▸ **Problem statement**: Print the first line of the material below and each line after it, exactly as written, ending with the line that contains "# opening at the top lets the camera look in.".

▸ **Information provided**:
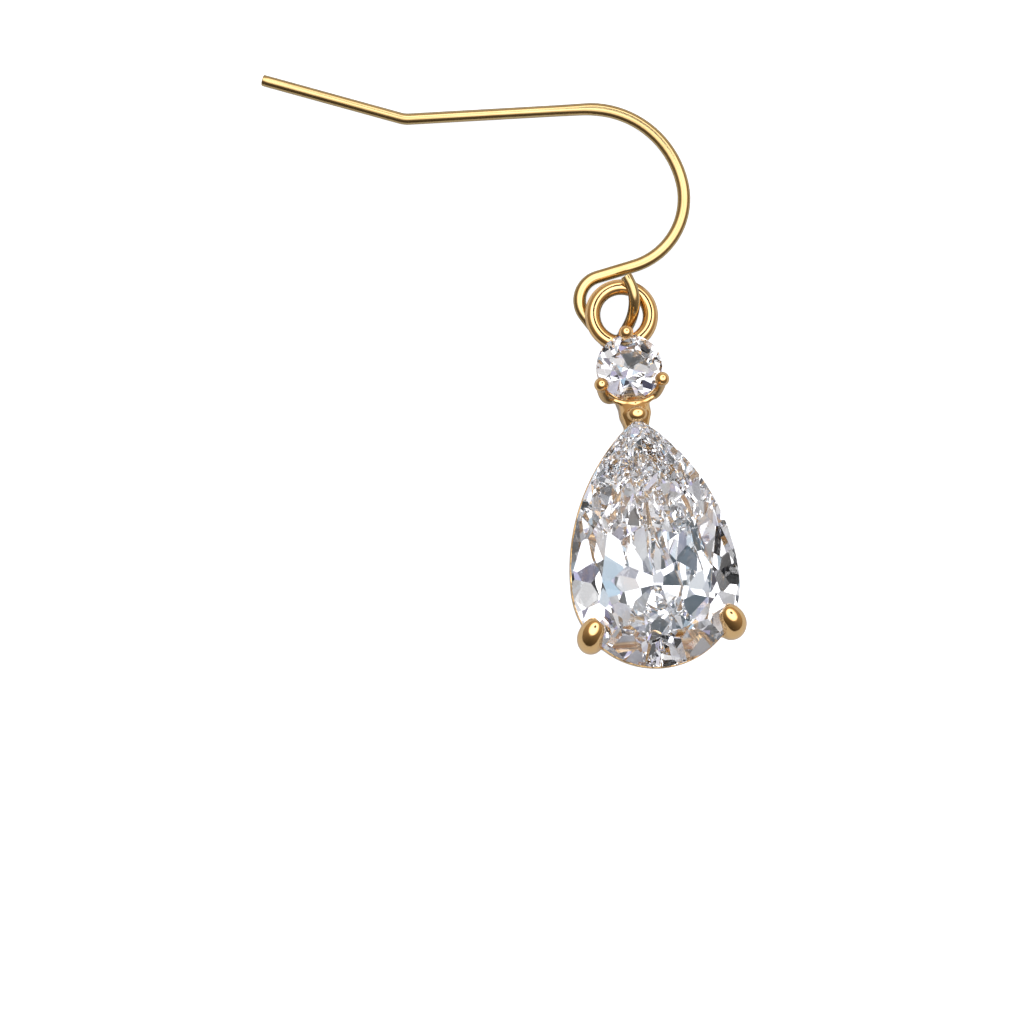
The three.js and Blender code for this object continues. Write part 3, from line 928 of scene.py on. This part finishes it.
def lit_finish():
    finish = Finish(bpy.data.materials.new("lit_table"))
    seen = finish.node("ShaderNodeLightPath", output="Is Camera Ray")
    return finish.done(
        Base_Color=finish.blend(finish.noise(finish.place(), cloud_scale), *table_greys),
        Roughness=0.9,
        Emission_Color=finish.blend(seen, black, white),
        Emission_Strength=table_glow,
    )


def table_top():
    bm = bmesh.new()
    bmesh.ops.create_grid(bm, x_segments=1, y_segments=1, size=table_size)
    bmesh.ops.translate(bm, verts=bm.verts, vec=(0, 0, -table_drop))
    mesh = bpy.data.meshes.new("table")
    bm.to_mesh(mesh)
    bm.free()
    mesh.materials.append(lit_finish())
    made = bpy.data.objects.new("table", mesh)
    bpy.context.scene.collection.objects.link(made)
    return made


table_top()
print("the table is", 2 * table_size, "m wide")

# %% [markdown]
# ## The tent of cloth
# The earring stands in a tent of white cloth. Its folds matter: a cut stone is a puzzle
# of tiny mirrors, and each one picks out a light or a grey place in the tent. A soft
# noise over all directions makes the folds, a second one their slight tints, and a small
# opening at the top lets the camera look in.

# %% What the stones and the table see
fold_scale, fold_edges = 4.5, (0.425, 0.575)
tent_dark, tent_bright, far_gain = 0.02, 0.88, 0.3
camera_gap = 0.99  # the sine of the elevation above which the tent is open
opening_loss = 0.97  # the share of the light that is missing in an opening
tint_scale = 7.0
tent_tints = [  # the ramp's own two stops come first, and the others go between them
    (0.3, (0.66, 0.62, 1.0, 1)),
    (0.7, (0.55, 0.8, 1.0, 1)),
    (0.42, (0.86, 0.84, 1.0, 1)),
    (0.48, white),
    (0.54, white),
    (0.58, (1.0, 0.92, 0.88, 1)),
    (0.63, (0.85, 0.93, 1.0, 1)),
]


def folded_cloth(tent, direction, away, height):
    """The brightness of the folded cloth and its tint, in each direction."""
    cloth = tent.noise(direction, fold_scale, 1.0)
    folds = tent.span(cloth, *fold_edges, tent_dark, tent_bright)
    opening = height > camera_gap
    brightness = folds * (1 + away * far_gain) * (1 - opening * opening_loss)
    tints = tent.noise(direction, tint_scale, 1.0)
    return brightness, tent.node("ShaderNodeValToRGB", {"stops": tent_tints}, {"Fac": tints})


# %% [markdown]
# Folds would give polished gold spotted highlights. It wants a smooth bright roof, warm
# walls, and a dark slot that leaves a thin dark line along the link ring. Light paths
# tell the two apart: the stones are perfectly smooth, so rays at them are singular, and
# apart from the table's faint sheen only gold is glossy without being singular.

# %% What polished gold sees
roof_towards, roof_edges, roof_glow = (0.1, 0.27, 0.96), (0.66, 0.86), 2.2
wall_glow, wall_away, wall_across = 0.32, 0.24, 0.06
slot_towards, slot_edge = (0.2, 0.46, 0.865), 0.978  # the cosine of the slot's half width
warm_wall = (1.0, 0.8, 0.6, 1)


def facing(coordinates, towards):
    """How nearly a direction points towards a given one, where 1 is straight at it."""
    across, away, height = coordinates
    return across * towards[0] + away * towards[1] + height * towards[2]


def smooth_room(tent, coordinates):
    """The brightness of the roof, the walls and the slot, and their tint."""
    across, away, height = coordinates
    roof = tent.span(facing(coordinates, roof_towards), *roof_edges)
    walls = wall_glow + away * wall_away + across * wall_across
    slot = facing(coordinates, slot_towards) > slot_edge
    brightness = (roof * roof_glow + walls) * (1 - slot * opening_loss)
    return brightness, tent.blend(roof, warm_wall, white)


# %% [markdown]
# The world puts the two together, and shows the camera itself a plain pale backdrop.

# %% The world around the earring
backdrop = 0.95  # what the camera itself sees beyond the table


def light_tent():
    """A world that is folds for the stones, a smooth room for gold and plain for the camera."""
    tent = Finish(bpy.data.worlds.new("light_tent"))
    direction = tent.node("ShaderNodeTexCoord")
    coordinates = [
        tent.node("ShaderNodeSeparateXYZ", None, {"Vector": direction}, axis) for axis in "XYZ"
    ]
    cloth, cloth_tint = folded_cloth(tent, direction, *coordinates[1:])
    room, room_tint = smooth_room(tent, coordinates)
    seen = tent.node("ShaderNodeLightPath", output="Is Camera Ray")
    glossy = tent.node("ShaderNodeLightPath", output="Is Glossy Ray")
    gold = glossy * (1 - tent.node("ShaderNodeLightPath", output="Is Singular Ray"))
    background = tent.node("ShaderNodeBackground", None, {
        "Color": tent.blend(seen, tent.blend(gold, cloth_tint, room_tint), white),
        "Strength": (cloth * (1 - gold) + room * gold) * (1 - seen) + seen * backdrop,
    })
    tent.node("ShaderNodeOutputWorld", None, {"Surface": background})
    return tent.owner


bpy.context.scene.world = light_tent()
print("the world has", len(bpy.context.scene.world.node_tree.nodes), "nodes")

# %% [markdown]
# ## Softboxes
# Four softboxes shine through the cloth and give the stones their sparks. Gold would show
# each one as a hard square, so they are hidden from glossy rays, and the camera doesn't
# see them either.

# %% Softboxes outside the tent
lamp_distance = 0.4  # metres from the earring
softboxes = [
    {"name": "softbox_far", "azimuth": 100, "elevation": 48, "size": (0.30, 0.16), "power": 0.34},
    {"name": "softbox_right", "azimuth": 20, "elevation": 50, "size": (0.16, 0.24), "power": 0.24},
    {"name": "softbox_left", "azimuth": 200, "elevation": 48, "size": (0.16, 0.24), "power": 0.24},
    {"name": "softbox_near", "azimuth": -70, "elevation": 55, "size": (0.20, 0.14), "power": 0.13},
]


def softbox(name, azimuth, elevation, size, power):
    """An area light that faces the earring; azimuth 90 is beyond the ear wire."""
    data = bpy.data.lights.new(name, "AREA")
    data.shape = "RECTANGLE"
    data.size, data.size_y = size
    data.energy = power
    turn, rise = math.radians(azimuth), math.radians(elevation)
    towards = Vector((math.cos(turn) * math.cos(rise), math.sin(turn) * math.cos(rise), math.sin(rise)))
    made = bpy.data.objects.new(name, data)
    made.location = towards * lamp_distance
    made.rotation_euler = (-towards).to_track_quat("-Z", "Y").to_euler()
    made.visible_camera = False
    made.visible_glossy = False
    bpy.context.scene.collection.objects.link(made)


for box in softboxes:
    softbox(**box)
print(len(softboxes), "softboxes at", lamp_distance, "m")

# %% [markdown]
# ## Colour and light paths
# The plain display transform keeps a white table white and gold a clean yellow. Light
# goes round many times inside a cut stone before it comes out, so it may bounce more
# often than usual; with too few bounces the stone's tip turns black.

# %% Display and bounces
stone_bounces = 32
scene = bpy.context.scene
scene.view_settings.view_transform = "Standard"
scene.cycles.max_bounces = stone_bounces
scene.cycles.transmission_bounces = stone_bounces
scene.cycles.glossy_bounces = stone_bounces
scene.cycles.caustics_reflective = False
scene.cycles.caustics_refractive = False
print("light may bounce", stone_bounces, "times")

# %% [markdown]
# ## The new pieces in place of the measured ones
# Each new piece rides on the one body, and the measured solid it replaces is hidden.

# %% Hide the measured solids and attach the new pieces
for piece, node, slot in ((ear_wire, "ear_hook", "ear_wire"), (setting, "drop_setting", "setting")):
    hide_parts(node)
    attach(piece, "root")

▸ **Problem solution**:
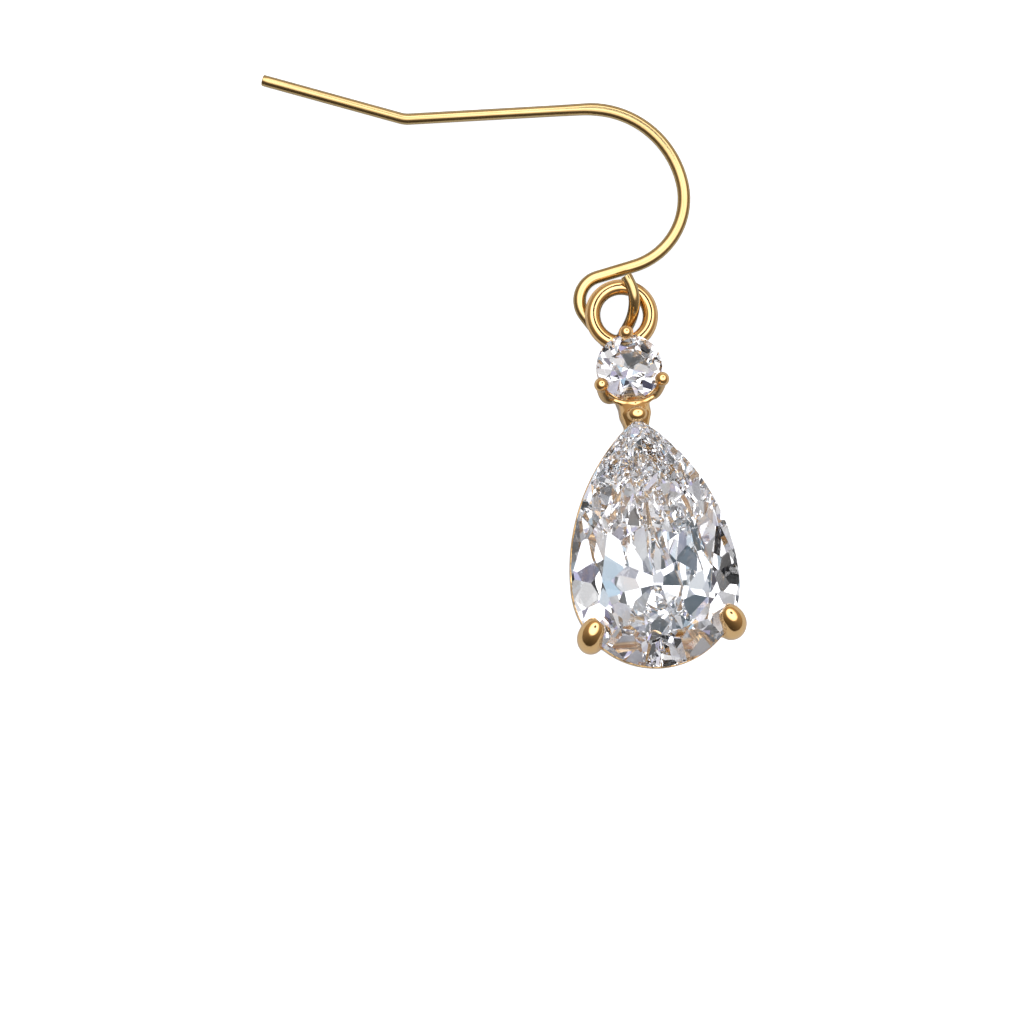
The three.js and Blender code for this object continues. Write part 3, from line 928 of scene.py on. This part finishes it.
def lit_finish():
    finish = Finish(bpy.data.materials.new("lit_table"))
    seen = finish.node("ShaderNodeLightPath", output="Is Camera Ray")
    return finish.done(
        Base_Color=finish.blend(finish.noise(finish.place(), cloud_scale), *table_greys),
        Roughness=0.9,
        Emission_Color=finish.blend(seen, black, white),
        Emission_Strength=table_glow,
    )


def table_top():
    bm = bmesh.new()
    bmesh.ops.create_grid(bm, x_segments=1, y_segments=1, size=table_size)
    bmesh.ops.translate(bm, verts=bm.verts, vec=(0, 0, -table_drop))
    mesh = bpy.data.meshes.new("table")
    bm.to_mesh(mesh)
    bm.free()
    mesh.materials.append(lit_finish())
    made = bpy.data.objects.new("table", mesh)
    bpy.context.scene.collection.objects.link(made)
    return made


table_top()
print("the table is", 2 * table_size, "m wide")

# %% [markdown]
# ## The tent of cloth
# The earring stands in a tent of white cloth. Its folds matter: a cut stone is a puzzle
# of tiny mirrors, and each one picks out a light or a grey place in the tent. A soft
# noise over all directions makes the folds, a second one their slight tints, and a small
# opening at the top lets the camera look in.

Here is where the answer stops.